A Bluffer's Guide to English Literature
Armed with well-chosen lines, one can fake erudition
1. ULYSSES by James Joyce:
Were you aware that much of Joyce's unconventional spelling and
punctuation were typographical errors?
2. THE GREAT GATSBY by F. Scott Fitzgerald
His working title was "Trimalchio in East Egg" - a nod to the
flashy party giver - but he preferred "Under the Red, White, and
Blue". He was named for Francis Scott Key, you know.

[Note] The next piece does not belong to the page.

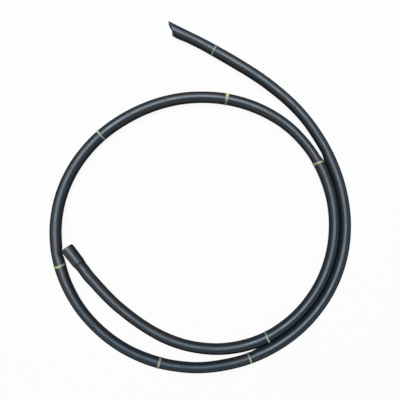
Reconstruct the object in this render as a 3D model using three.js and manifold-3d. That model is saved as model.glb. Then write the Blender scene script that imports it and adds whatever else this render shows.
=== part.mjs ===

3. A PORTRAIT OF THE ARTIST AS A YOUNG MAN by James Joyce
Don't let the "moocows" at the beginning put you off - promise
me you'll read as far as the bedwetting.
4. LOLITA by Vladimir Nabokov
He coined the term nymphet, a play on the word for a forest
sprite and the entomologist's term for incomplete metamorphosis.
You know, Nabokov was an avid butterfly collector.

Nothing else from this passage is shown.